If a file is deleted then we keep its URL around with a special status, so that we know to redirect somewhere, issue a 410 Gone status, or whatever. If some other file generates the same URL in the future, we can forget about its previous interpretation. Whatever happens from then on, the new file is now the best one to associate with the URL.
Special filenames
I've decided that files and directories whose names start with a single underscore should be considered special. To start with, these ones will affect URL generation:
_template—I'm using this to store template files. Nothing under a directory with this name should ever generate URLs itself, whatever its metadata. Having a special name for these directories means that I can have them anywhere in the directory hierarchy, so that parts of a site can have different templates._hide—should be treated the same way as_template. I'm using directories with this name to store one-off scripts used for importing content, just in case I need to refer to them again.- Any file matching
/^_index\./should result in a URL ending with a/with this filename left off. If a ‘slug’ is required to construct the URL, then the parent directory should be used. Without this, the slug would be the actual filename, with the extension stripped off.
daizu:url
You can set a base URL for a file or directory by giving it
a daizu:url property. The code which generates URLs
will typically use this URL for the file or directory it is set on,
but its main use is for filling in the rest of relative URLs generated
by files beneath a directory.
So for example you might have a directory called example.com
for your website, which might have a base URL of
http://www.example.com/. If you then have a file inside
that directory called foo.html, then the default way of
generating a URL for it would simply be to give it the relative URL
of foo.html, which would then be resolved against
the base URL.
If a subdirectory doesn't have a base URI defined as a property, then its base is the first URL it generates itself.
To avoid problems, I think it will be simplest to say that you
can only generate URLs for files which have a daizu:url
property themselves, or have an ancestor directory which does.
Generator classes
In order to allow the most flexibility in generating URLs, I'll have Perl code generate them. Each time a file is altered, a Perl object of the appropriate class will be created and a method called on it with information about the file. These classes can also be responsible for doing any necessary processing to generate output.
There will be a default class, used if you don't specify any.
I'll call it Daizu::Gen, since it generates things.
To use a different class, put its name in the daizu:generator
property. Since generator classes will handle all the processing for
their descendents, it will for example be possible to make part of a
site into a blog just by setting a directory's generator class
to Daizu::Gen::Blog.
The default class will use daizu:url, and then pile
on the names of directories and files to produce the full URL, taking
off the _index part when a file is named like that.

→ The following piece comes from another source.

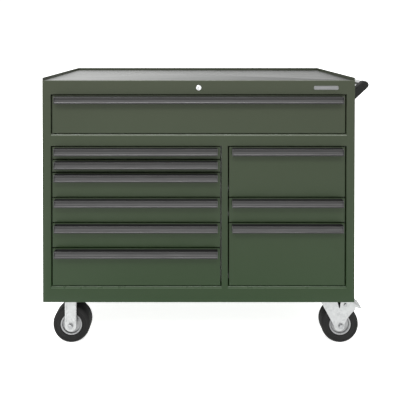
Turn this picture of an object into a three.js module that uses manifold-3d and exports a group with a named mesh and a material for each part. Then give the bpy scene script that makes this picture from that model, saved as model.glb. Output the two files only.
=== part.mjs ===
// Rolling tool chest: a sheet-steel cabinet on four casters, with one full-width drawer over a wide bank of
// six drawers and a narrow bank of three, a recessed top with a raised rim, a lock and a side handle.
// Millimetres, +Z up. The front faces -Y. The origin is the middle of the whole object's box, on the floor.
import * as THREE from 'three';
import { mergeVertices } from 'three/addons/utils/BufferGeometryUtils.js';
import Module from 'manifold-3d';

const wasm = await Module();
wasm.setup();

// ---- driving dimensions -------------------------------------------------------------------------------

// cabinet body
const bodyWidth = 1168;
const bodyDepth = 458;
const bodyHeight = 832;
const casterHeight = 176;
const sheet = 1.5;
const gap = 0.3;
const hem = 20;

// front frame: stiles, rails and the openings between them
const stile = 32.5;
const headRail = 52.5;
const topOpening = 148.4;
const midRail = 44.6;
const bankHeight = 527.8;
const leftBankWidth = 636;
const centrePost = 26;
const openingLip = 20;
const toeDepth = 8;

// drawers, listed from the top of each bank down
const leftPitches = [51, 48, 94.6, 94.6, 94.6, 145];
const rightPitches = [193.6, 94.6, 239.6];
const frontRecess = 2.5;
const frontGap = 2;
const firstDrop = 1.6;
const lastRise = 1;
const sideGap = 4;
const slideSpace = 13;
const boxDepth = 400;
const boxWall = 1.2;
const boxLift = 6;
const boxHeadroom = 17;
const frontFlange = 14.5;
const dividerHeadroom = 13;

// slide rails: the strip on the drawer and the channel around it
const stripHeight = 10;
const stripReach = 10;
const stripLevel = 16;
const stripClearance = 1.2;
const railPlate = 1.2;
const railFlange = 1.2;
const railFront = 24;
const railLength = 400;

// drawer pulls
const pullHeight = 26.5;
const pullInset = 10;
const pullDrop = 2.7;
const pullReach = 20;
const pullCap = 1.6;

// top
const rimHeight = 10.4;
const rimWall = 2;
const trayDrop = 4.1;
const skirtDrop = 11.7;
const matThickness = 2;
const noseDepth = 14;

// casters
const wheelRadius = 71;
const wheelWidth = 50;
const hubRadius = 41;
const hubBoss = 14;
const hubWeb = 33;
const webRecess = 9;
const rigidX = -487;
const kingpinX = 502;
const trail = 39;
const casterY = 176;
const legWall = 4;
const axleRadius = 6;
const axleHeadRadius = 10;
const axleHead = 5;
const pinClearance = 0.3;
const plateWidth = 100;
const plateDepth = 84;
const plateThick = 3;
const rigidLegHalf = 22;
const swivelLegEnd = 15;
const notchDepth = 28;
const crownZ = 167;
const crownThick = 5;
const raceRadius = 24;
const kingpinRadius = 7;
const kingpinHead = 11;
const pedalPin = 4;
const pedalReach = 17;
const pedalPivotZ = 152;

// side handle
const handleReach = 52.5;
const handleLevel = 987;
const armThick = 30;
const armDrop = 49;
const armWidth = 26;
const armY = 179;
const tubeRadius = 12.5;
const footThick = 7;
const footBelow = 14;
const footAbove = 20;

// lock
const lockLevel = 981.6;
const lockFlange = 10;
const lockBarrel = 8.5;
const cylinderRadius = 6.2;
const lockProud = 3;
const lockLength = 26;
const camThick = 2.7;
const camReach = 26;
const rodRadius = 4;
const rodStop = 16;

// ---- derived places -----------------------------------------------------------------------------------

const xRight = bodyWidth / 2;
const xLeft = -xRight;
const yFront = -bodyDepth / 2;
const yBack = bodyDepth / 2;
const zBottom = casterHeight;
const zTop = casterHeight + bodyHeight;
const zSkirt = zTop - skirtDrop;

const openLeft = xLeft + stile;
const openRight = xRight - stile;
const zTopDrawer = zTop - headRail;
const zTopDrawerFloor = zTopDrawer - topOpening;
const zBank = zTopDrawerFloor - midRail;
const zBankFloor = zBank - bankHeight;
const postLeft = openLeft + leftBankWidth;
const postRight = postLeft + centrePost;

const yFace = yFront + frontRecess;
const railStart = yFront + railFront;
const railEnd = railStart + railLength;

const wheelX = kingpinX + trail;
const tubeX = xRight + handleReach;

// ---- solids -------------------------------------------------------------------------------------------

function signedVolume(position, index) {
  const a = new THREE.Vector3();
  const b = new THREE.Vector3();
  const c = new THREE.Vector3();
  let volume = 0;
  for (let i = 0; i < index.count; i += 3) {
    a.fromBufferAttribute(position, index.getX(i));
    b.fromBufferAttribute(position, index.getX(i + 1));
    c.fromBufferAttribute(position, index.getX(i + 2));
    volume += a.dot(b.cross(c)) / 6;
  }
  return volume;
}

function solidOf(geometry) {
  geometry.deleteAttribute('normal');
  geometry.deleteAttribute('uv');
  const places = geometry.attributes.position.array;
  places.forEach((place, i) => {
    places[i] = Math.round(place * 1000) / 1000;
  });
  const merged = mergeVertices(geometry, 1e-4);
  const triVerts = new Uint32Array(merged.index.array);
  if (signedVolume(merged.attributes.position, merged.index) < 0) triVerts.reverse();
  const vertProperties = new Float32Array(merged.attributes.position.array);
  return new wasm.Manifold(new wasm.Mesh({ numProp: 3, vertProperties, triVerts }));
}

function geometryOf(solid) {
  const mesh = solid.getMesh();
  const geometry = new THREE.BufferGeometry();
  geometry.setAttribute('position', new THREE.BufferAttribute(new Float32Array(mesh.vertProperties), 3));
  geometry.setIndex(new THREE.BufferAttribute(new Uint32Array(mesh.triVerts), 1));
  geometry.computeVertexNormals();
  return geometry;
}

function box(x0, x1, y0, y1, z0, z1) {
  const geometry = new THREE.BoxGeometry(x1 - x0, y1 - y0, z1 - z0);
  geometry.translate((x0 + x1) / 2, (y0 + y1) / 2, (z0 + z1) / 2);
  return solidOf(geometry);
}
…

The blog generator would do things a bit differently, using part of
the publication date in the URL.
The generator classes might be called something like this:
my $generator = Daizu::Gen::Blog->new( cms => $cms, root_file_id => $blog_file_id, root_path => 'daizucms.org/blog', root_url => 'http://www.daizucms.org/blog/', ); $generator->urls( file_id => $file_id, path => 'daizucms.org/blog/article/foo.html', );
The urls method should return a list of hash refs,
each containing a url and a type.
The latter is for the MIME type which the URL is expected to return.
I'm not entirely sure if that's necessary, but it seems important.
Two types of resource
In a Subversion filesystem, the nodes come in two distinct flavours:
files and directories. But this distinction doesn't mean too much when
you're generating webpages, which might have a directory-like URL
(ending in /) or a file-like one.
The important distinction for generating resources (the things you get when you resolve a URL) is whether any processing of the content is required before publication. Almost all websites have some way of templating web pages, so that they all have the same look and feel. I'll call the files which generate those pages articles. Any unprocessed files can be published simply by copying their content to the right place in the output directory.

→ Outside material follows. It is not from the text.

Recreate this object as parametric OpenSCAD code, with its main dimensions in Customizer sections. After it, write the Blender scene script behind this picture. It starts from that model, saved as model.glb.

(Of course this is a slight simplification. There are times when you might want to convert files, or scale images, or whatever. But those things would be handled by some special publishing code. I'm talking about what makes sense for the standard code you'd plug in to publish something like a catalog site or blog.)

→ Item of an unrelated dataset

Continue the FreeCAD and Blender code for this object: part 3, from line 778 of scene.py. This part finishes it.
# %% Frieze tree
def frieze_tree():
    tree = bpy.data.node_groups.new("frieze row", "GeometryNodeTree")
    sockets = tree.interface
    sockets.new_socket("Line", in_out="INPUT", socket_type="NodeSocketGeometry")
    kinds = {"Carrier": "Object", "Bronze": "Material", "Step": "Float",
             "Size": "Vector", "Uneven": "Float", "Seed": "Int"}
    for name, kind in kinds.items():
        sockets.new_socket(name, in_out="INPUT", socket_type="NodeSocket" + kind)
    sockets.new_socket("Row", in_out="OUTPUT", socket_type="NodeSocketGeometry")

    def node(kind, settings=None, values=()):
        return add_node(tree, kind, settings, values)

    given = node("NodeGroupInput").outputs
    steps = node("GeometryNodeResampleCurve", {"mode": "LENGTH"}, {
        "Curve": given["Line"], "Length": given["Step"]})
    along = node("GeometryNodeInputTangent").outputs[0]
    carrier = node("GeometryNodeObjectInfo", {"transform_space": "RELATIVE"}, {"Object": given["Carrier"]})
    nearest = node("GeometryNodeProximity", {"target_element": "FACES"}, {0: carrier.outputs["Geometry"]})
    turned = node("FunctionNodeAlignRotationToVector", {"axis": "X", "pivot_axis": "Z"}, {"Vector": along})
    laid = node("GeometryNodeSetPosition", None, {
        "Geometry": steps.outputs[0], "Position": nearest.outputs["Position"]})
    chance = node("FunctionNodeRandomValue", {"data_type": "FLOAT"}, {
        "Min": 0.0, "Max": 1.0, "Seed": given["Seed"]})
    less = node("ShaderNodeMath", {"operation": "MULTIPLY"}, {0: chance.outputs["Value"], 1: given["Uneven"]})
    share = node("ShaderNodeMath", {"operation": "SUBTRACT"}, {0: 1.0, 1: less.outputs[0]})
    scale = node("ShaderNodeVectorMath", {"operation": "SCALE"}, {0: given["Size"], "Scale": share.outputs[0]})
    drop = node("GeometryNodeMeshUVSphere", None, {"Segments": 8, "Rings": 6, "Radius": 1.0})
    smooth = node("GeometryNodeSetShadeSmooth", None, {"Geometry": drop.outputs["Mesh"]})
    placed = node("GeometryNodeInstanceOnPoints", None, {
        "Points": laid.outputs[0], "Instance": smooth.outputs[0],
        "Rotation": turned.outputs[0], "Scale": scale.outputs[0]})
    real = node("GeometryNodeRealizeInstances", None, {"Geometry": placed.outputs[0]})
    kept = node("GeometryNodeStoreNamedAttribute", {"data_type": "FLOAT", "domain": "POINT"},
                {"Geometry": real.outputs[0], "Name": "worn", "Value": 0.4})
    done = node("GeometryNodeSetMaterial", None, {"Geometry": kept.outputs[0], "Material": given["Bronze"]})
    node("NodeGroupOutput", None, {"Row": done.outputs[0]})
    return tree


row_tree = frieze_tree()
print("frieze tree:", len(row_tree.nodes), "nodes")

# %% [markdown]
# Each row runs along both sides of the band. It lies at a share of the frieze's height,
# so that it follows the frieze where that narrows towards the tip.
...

I don't think there's any reasonable way to distinguish better
these two types of files without explicitly identifying them, so
I'll use a Subversion property called daizu:type. If
it has the value article then the file is an article,
whatever its other metadata is like, otherwise it's an unprocessed
file.
Example
Here's an example based on this website, showing the properties of a single article in the blog, and an unprocessed image file:
- daizucms.org/
-
- daizu:url: http://www.daizucms.org/
Root directory of the website. Unless overridden, all content will be published with the default generator (
Daizu::Gen). Thedaizu:urlproperty acts as a base URI, so that all the generating code can simply return paths and have them automatically turned into absolute URLs. - daizucms.org/blog/
-
- daizu:generator: Daizu::Gen::Blog
Root directory of the blog. This directory will generate the blog homepage, feeds, and archive pages. Any articles stored under this (using any directory layout you want) will be published with date-based URLs.
- daizucms.org/blog/article/foo/slug/_index.html
-
- daizu:type: article
- dcterms:issued: 2006-04-24T14:35:30Z
- svn:mime-type: text/html
- dc:title: blah blah
A blog article, which will return as its URL the path
2006/04/slug/, which Daizu will then absolutify against the generator's URL ofhttp://www.daizucms.org/blog/. As an article it will also be included in archive listings, feeds, etc. Note that thearticle/foopart of the slug doesn't affect the URL, as it would with theDefaultgenerator, but can still be used to organize articles into categories.Because this is an article, the MIME type is only meaningful as an indication of what type of content the original file has, and doesn't necessarily affect the MIME type of the output. For example a generator might use the MIME type to detect that an article is actually a Word document and automatically convert it to HTML before proceeding with the normal publication process.
- daizucms.org/blog/article/foo/slug/static.png
-
- dcterms:issued: 2006-05-18T21:09:34Z
- svn:mime-type: image/png
- dc:title: blah blah
An unprocessed file, which won't have any templating magic applied to it when its output is generated. Because it lives in the directory belonging to the article above, it will be associated with that and receive a URL alongside it. The relative path returned for the URL will be
2006/04/slug/static.png. This is so that the article can reference it (in animgelement or whatever) simply by its filename.Note that the only significant difference, in terms of metadata, between this and the article is that this one doesn't have the
articletype defined. This means that you can publish an HTML file in the same way, as an unprocessed file. I've done that in the past for blog articles which reference an example file which just happens to be HTML.Images won't typically have titles, but there's no reason why you can't use this value as a caption or something.
The generators will normally only generate a single URL for a non-article file, and the output for that URL will have the same MIME type as the original file.